**Written instruction:** The entire listing is to be repeated verbatim.

**Available data:**
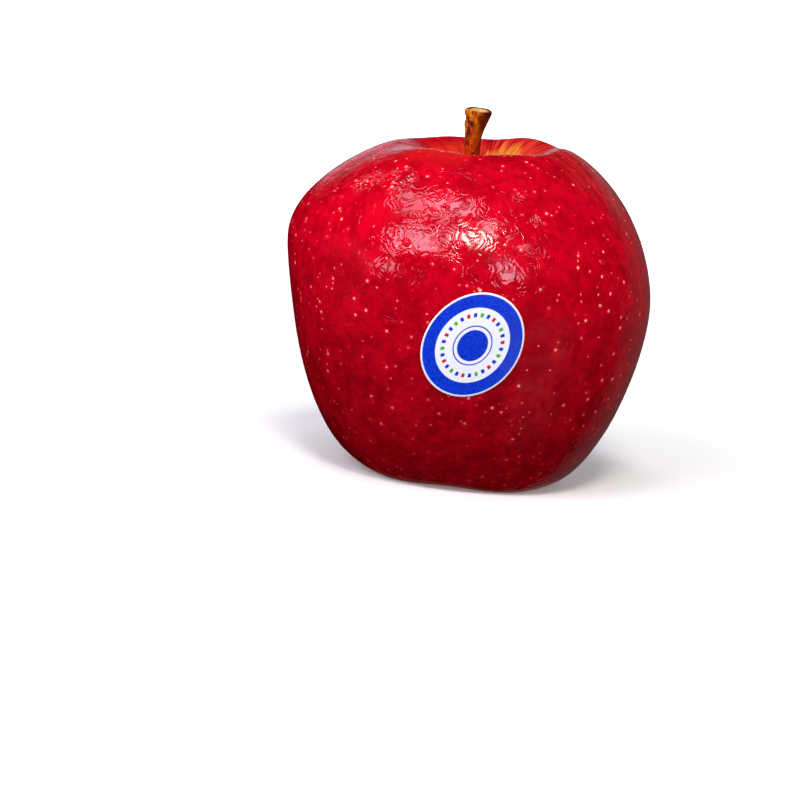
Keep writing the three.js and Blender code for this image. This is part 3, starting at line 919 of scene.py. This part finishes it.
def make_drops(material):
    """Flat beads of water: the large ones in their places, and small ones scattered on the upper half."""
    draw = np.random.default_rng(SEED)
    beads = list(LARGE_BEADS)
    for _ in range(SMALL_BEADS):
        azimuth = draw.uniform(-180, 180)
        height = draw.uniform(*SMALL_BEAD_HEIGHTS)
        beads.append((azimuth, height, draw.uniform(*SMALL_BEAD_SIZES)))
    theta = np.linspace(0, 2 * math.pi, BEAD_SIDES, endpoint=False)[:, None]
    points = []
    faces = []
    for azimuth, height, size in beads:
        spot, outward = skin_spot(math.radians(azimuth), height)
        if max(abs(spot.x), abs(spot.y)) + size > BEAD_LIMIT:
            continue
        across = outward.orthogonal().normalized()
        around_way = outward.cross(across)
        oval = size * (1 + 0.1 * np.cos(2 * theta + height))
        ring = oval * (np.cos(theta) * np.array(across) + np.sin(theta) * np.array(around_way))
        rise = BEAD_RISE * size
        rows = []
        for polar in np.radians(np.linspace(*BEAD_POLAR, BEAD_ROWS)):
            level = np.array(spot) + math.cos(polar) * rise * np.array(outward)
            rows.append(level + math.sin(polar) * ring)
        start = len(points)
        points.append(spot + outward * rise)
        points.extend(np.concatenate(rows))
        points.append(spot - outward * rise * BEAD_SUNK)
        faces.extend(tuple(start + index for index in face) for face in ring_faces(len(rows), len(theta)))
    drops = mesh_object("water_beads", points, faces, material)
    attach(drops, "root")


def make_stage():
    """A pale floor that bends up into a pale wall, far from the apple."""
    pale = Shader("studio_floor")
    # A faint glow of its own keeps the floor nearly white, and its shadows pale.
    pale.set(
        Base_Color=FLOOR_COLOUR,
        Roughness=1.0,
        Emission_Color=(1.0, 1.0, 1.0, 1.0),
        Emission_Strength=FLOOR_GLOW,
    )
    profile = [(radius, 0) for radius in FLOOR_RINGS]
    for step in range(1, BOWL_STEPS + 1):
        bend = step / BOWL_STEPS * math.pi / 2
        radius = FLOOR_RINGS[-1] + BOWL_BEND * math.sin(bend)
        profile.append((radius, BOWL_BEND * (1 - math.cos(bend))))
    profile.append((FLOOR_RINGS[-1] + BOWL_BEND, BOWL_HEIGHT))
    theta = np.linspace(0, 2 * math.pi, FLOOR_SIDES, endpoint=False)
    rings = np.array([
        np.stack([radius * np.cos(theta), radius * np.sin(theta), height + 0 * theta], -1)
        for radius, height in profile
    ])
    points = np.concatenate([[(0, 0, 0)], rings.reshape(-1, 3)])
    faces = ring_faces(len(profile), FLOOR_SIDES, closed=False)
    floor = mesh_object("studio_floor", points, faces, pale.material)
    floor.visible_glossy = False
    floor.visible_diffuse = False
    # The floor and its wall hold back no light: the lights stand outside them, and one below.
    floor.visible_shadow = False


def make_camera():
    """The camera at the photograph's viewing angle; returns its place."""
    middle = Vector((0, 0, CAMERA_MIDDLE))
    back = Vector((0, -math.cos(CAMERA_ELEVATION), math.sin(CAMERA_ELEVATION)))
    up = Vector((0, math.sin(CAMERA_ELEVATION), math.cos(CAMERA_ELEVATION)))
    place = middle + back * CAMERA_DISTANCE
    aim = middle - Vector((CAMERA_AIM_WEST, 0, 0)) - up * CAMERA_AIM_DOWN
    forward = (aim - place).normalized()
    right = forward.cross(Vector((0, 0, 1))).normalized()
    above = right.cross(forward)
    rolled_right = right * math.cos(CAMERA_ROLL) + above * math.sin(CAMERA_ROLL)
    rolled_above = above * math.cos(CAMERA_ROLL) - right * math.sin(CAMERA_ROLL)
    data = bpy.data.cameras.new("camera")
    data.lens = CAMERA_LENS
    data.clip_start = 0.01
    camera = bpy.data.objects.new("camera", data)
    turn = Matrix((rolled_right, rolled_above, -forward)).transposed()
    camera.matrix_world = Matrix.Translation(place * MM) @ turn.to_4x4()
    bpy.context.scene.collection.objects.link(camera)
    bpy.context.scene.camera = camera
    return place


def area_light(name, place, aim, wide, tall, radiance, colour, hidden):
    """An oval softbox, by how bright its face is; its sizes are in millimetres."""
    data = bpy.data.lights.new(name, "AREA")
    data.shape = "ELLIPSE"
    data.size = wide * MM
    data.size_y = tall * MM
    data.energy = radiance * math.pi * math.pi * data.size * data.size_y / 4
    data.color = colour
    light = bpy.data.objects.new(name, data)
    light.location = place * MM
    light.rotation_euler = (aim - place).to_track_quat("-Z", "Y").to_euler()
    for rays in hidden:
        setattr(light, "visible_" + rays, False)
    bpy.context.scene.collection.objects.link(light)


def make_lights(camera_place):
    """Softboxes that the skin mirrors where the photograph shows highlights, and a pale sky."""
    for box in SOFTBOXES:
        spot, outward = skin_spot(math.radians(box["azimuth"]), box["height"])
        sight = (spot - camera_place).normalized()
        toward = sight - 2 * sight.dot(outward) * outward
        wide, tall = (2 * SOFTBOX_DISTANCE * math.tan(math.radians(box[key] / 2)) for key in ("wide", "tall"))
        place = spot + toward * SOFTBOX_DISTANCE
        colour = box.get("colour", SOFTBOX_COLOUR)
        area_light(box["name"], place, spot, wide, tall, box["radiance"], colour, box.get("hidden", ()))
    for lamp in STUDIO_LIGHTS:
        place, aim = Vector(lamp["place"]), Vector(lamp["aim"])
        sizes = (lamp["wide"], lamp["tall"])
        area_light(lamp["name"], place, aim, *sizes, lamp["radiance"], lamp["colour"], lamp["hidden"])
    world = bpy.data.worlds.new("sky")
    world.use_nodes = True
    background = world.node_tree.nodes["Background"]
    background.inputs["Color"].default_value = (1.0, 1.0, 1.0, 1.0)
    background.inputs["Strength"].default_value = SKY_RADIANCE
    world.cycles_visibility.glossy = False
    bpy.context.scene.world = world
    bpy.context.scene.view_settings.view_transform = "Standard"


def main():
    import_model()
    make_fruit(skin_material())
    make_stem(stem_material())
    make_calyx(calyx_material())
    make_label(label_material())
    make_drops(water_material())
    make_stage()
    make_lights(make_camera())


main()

**Written solution:**
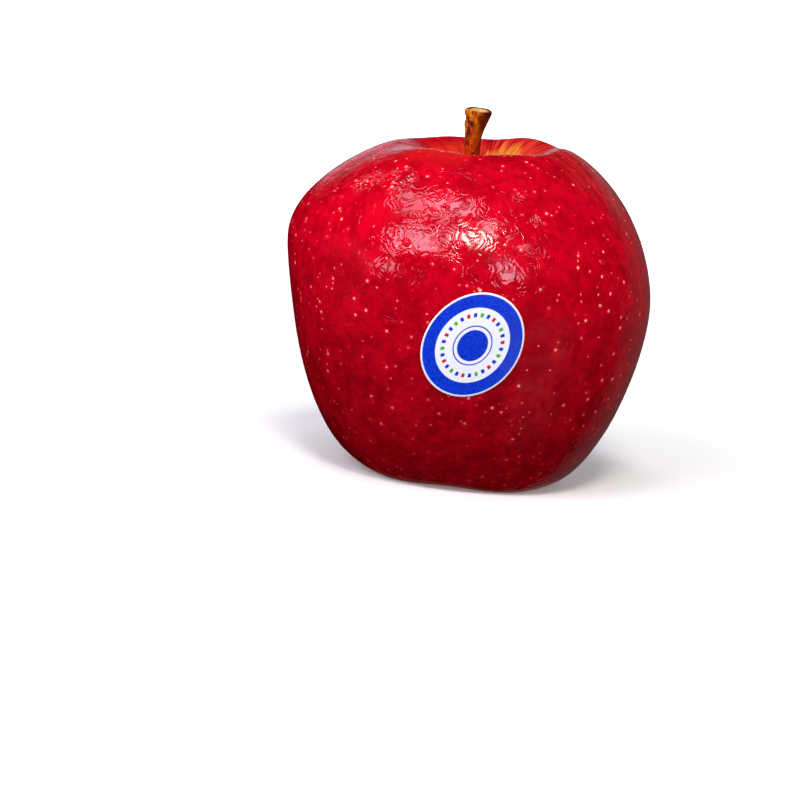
Keep writing the three.js and Blender code for this image. This is part 3, starting at line 919 of scene.py. This part finishes it.
def make_drops(material):
    """Flat beads of water: the large ones in their places, and small ones scattered on the upper half."""
    draw = np.random.default_rng(SEED)
    beads = list(LARGE_BEADS)
    for _ in range(SMALL_BEADS):
        azimuth = draw.uniform(-180, 180)
        height = draw.uniform(*SMALL_BEAD_HEIGHTS)
        beads.append((azimuth, height, draw.uniform(*SMALL_BEAD_SIZES)))
    theta = np.linspace(0, 2 * math.pi, BEAD_SIDES, endpoint=False)[:, None]
    points = []
    faces = []
    for azimuth, height, size in beads:
        spot, outward = skin_spot(math.radians(azimuth), height)
        if max(abs(spot.x), abs(spot.y)) + size > BEAD_LIMIT:
            continue
        across = outward.orthogonal().normalized()
        around_way = outward.cross(across)
        oval = size * (1 + 0.1 * np.cos(2 * theta + height))
        ring = oval * (np.cos(theta) * np.array(across) + np.sin(theta) * np.array(around_way))
        rise = BEAD_RISE * size
        rows = []
        for polar in np.radians(np.linspace(*BEAD_POLAR, BEAD_ROWS)):
            level = np.array(spot) + math.cos(polar) * rise * np.array(outward)
            rows.append(level + math.sin(polar) * ring)
        start = len(points)
        points.append(spot + outward * rise)
        points.extend(np.concatenate(rows))
        points.append(spot - outward * rise * BEAD_SUNK)
        faces.extend(tuple(start + index for index in face) for face in ring_faces(len(rows), len(theta)))
    drops = mesh_object("water_beads", points, faces, material)
    attach(drops, "root")


def make_stage():
    """A pale floor that bends up into a pale wall, far from the apple."""
    pale = Shader("studio_floor")
    # A faint glow of its own keeps the floor nearly white, and its shadows pale.
    pale.set(
        Base_Color=FLOOR_COLOUR,
        Roughness=1.0,
        Emission_Color=(1.0, 1.0, 1.0, 1.0),
        Emission_Strength=FLOOR_GLOW,
    )
    profile = [(radius, 0) for radius in FLOOR_RINGS]
    for step in range(1, BOWL_STEPS + 1):
        bend = step / BOWL_STEPS * math.pi / 2
        radius = FLOOR_RINGS[-1] + BOWL_BEND * math.sin(bend)
        profile.append((radius, BOWL_BEND * (1 - math.cos(bend))))
    profile.append((FLOOR_RINGS[-1] + BOWL_BEND, BOWL_HEIGHT))
    theta = np.linspace(0, 2 * math.pi, FLOOR_SIDES, endpoint=False)
    rings = np.array([
        np.stack([radius * np.cos(theta), radius * np.sin(theta), height + 0 * theta], -1)
        for radius, height in profile
    ])
    points = np.concatenate([[(0, 0, 0)], rings.reshape(-1, 3)])
    faces = ring_faces(len(profile), FLOOR_SIDES, closed=False)
    floor = mesh_object("studio_floor", points, faces, pale.material)
    floor.visible_glossy = False
    floor.visible_diffuse = False
    # The floor and its wall hold back no light: the lights stand outside them, and one below.
    floor.visible_shadow = False


def make_camera():
    """The camera at the photograph's viewing angle; returns its place."""
    middle = Vector((0, 0, CAMERA_MIDDLE))
    back = Vector((0, -math.cos(CAMERA_ELEVATION), math.sin(CAMERA_ELEVATION)))
    up = Vector((0, math.sin(CAMERA_ELEVATION), math.cos(CAMERA_ELEVATION)))
    place = middle + back * CAMERA_DISTANCE
    aim = middle - Vector((CAMERA_AIM_WEST, 0, 0)) - up * CAMERA_AIM_DOWN
    forward = (aim - place).normalized()
    right = forward.cross(Vector((0, 0, 1))).normalized()
    above = right.cross(forward)
    rolled_right = right * math.cos(CAMERA_ROLL) + above * math.sin(CAMERA_ROLL)
    rolled_above = above * math.cos(CAMERA_ROLL) - right * math.sin(CAMERA_ROLL)
    data = bpy.data.cameras.new("camera")
    data.lens = CAMERA_LENS
    data.clip_start = 0.01
    camera = bpy.data.objects.new("camera", data)
    turn = Matrix((rolled_right, rolled_above, -forward)).transposed()
    camera.matrix_world = Matrix.Translation(place * MM) @ turn.to_4x4()
    bpy.context.scene.collection.objects.link(camera)
    bpy.context.scene.camera = camera
    return place


def area_light(name, place, aim, wide, tall, radiance, colour, hidden):
    """An oval softbox, by how bright its face is; its sizes are in millimetres."""
    data = bpy.data.lights.new(name, "AREA")
    data.shape = "ELLIPSE"
    data.size = wide * MM
    data.size_y = tall * MM
    data.energy = radiance * math.pi * math.pi * data.size * data.size_y / 4
    data.color = colour
    light = bpy.data.objects.new(name, data)
    light.location = place * MM
    light.rotation_euler = (aim - place).to_track_quat("-Z", "Y").to_euler()
    for rays in hidden:
        setattr(light, "visible_" + rays, False)
    bpy.context.scene.collection.objects.link(light)


def make_lights(camera_place):
    """Softboxes that the skin mirrors where the photograph shows highlights, and a pale sky."""
    for box in SOFTBOXES:
        spot, outward = skin_spot(math.radians(box["azimuth"]), box["height"])
        sight = (spot - camera_place).normalized()
        toward = sight - 2 * sight.dot(outward) * outward
        wide, tall = (2 * SOFTBOX_DISTANCE * math.tan(math.radians(box[key] / 2)) for key in ("wide", "tall"))
        place = spot + toward * SOFTBOX_DISTANCE
        colour = box.get("colour", SOFTBOX_COLOUR)
        area_light(box["name"], place, spot, wide, tall, box["radiance"], colour, box.get("hidden", ()))
    for lamp in STUDIO_LIGHTS:
        place, aim = Vector(lamp["place"]), Vector(lamp["aim"])
        sizes = (lamp["wide"], lamp["tall"])
        area_light(lamp["name"], place, aim, *sizes, lamp["radiance"], lamp["colour"], lamp["hidden"])
    world = bpy.data.worlds.new("sky")
    world.use_nodes = True
    background = world.node_tree.nodes["Background"]
    background.inputs["Color"].default_value = (1.0, 1.0, 1.0, 1.0)
    background.inputs["Strength"].default_value = SKY_RADIANCE
    world.cycles_visibility.glossy = False
    bpy.context.scene.world = world
    bpy.context.scene.view_settings.view_transform = "Standard"


def main():
    import_model()
    make_fruit(skin_material())
    make_stem(stem_material())
    make_calyx(calyx_material())
    make_label(label_material())
    make_drops(water_material())
    make_stage()
    make_lights(make_camera())


main()